** START Provided records **

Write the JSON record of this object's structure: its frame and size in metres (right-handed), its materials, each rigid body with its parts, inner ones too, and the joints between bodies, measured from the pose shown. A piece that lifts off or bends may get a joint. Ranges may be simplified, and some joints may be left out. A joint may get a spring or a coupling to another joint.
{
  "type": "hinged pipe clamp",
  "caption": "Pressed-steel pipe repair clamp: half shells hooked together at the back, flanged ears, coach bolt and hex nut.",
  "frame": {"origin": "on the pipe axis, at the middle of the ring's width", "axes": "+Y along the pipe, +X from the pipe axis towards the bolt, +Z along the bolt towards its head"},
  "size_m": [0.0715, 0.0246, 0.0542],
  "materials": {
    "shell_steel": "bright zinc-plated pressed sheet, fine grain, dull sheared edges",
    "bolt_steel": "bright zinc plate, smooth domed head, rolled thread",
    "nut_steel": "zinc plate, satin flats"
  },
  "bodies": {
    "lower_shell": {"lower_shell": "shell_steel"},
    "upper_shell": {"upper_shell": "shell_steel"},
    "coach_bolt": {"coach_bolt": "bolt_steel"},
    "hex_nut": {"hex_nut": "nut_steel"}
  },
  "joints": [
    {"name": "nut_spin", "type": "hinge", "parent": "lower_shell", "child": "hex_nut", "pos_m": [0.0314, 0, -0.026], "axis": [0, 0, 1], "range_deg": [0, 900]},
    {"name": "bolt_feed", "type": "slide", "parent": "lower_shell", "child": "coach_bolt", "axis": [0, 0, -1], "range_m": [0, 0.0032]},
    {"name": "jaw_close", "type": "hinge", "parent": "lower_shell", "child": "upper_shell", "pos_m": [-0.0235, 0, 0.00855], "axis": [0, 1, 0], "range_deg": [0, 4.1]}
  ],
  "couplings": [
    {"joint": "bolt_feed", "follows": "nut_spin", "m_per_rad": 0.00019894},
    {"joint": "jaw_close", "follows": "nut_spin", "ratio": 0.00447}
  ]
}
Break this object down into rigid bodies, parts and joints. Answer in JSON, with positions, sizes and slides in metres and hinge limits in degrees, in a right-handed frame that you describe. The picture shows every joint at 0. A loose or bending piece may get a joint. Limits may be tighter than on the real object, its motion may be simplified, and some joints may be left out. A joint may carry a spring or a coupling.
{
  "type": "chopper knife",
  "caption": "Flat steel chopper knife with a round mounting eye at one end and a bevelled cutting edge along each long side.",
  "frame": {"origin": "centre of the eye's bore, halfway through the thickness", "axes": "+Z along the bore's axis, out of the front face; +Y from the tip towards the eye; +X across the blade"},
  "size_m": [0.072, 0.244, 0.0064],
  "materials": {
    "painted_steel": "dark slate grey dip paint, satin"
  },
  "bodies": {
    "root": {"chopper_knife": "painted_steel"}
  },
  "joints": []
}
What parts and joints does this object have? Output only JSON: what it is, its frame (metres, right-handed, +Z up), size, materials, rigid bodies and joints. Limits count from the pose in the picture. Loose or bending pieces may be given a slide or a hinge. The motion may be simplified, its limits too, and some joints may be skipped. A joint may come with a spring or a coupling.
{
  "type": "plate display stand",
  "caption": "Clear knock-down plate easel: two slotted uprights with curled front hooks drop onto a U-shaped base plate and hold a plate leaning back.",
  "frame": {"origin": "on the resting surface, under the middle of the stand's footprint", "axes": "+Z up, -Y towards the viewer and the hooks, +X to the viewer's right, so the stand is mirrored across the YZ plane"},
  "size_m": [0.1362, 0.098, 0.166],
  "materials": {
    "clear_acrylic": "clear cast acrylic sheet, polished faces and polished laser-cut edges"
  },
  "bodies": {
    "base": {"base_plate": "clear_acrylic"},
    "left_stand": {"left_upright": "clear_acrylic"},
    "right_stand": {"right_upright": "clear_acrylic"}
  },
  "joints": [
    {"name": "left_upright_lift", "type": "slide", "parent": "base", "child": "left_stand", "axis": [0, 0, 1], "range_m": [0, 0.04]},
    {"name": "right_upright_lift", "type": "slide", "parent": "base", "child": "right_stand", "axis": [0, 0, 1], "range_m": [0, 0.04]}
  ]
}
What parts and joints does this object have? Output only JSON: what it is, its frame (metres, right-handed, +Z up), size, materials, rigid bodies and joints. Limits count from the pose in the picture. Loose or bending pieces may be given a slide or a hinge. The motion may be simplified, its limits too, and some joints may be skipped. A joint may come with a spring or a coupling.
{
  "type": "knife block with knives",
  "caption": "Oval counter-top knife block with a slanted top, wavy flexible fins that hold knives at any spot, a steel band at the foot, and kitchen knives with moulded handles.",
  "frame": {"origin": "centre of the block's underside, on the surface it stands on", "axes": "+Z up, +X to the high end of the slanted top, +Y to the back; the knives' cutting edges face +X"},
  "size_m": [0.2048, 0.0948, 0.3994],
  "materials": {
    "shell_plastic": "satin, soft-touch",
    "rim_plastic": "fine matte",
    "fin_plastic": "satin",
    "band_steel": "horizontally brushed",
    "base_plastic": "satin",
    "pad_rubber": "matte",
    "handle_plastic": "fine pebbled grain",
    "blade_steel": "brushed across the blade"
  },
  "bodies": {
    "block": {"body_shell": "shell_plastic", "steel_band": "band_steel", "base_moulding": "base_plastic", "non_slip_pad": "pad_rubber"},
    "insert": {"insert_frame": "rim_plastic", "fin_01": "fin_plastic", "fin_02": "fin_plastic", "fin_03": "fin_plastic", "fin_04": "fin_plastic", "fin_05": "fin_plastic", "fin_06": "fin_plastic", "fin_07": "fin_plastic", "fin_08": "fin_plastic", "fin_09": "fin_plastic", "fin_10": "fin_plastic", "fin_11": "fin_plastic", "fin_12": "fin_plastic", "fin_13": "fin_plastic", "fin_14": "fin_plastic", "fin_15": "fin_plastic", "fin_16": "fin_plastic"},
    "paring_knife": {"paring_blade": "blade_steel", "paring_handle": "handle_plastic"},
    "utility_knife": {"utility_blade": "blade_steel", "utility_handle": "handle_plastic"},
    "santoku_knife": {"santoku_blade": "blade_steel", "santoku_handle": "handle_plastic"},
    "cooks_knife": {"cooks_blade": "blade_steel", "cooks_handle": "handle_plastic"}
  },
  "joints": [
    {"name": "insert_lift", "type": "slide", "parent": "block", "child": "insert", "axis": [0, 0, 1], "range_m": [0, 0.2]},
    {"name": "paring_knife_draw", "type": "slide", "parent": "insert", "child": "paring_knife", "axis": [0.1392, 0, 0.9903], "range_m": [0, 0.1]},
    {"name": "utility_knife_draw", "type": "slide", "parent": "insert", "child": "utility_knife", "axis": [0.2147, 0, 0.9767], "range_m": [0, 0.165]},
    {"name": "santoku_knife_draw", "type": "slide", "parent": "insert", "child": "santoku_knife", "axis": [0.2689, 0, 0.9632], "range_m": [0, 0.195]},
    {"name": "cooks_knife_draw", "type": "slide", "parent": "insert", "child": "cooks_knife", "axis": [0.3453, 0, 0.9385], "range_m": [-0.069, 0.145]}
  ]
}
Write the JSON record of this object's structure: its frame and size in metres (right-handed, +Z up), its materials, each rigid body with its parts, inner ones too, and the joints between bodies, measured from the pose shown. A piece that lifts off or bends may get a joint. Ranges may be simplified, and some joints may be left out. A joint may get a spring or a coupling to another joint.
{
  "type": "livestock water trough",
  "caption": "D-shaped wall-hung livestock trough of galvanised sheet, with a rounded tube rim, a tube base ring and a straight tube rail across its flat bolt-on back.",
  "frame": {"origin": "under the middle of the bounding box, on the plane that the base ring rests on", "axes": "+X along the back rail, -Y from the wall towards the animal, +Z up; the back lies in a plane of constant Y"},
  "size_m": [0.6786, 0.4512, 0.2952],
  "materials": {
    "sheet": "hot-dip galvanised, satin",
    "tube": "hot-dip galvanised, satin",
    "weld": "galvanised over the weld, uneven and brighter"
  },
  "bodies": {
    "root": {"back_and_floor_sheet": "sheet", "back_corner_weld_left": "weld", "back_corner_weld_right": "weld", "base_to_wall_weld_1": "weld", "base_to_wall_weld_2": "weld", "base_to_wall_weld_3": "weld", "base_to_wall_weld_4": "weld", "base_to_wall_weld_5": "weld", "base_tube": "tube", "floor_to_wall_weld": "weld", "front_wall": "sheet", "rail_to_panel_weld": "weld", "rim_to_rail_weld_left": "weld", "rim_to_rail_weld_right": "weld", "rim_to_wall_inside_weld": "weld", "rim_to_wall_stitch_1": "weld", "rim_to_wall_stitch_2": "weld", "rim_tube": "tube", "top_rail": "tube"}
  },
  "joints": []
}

** END Provided records **

▶ Directions: Gather up the lines that contain the word "down".

▶ Solution for this task:
Break this object down into rigid bodies, parts and joints. Answer in JSON, with positions, sizes and slides in metres and hinge limits in degrees, in a right-handed frame that you describe. The picture shows every joint at 0. A loose or bending piece may get a joint. Limits may be tighter than on the real object, its motion may be simplified, and some joints may be left out. A joint may carry a spring or a coupling.
  "caption": "Clear knock-down plate easel: two slotted uprights with curled front hooks drop onto a U-shaped base plate and hold a plate leaning back.",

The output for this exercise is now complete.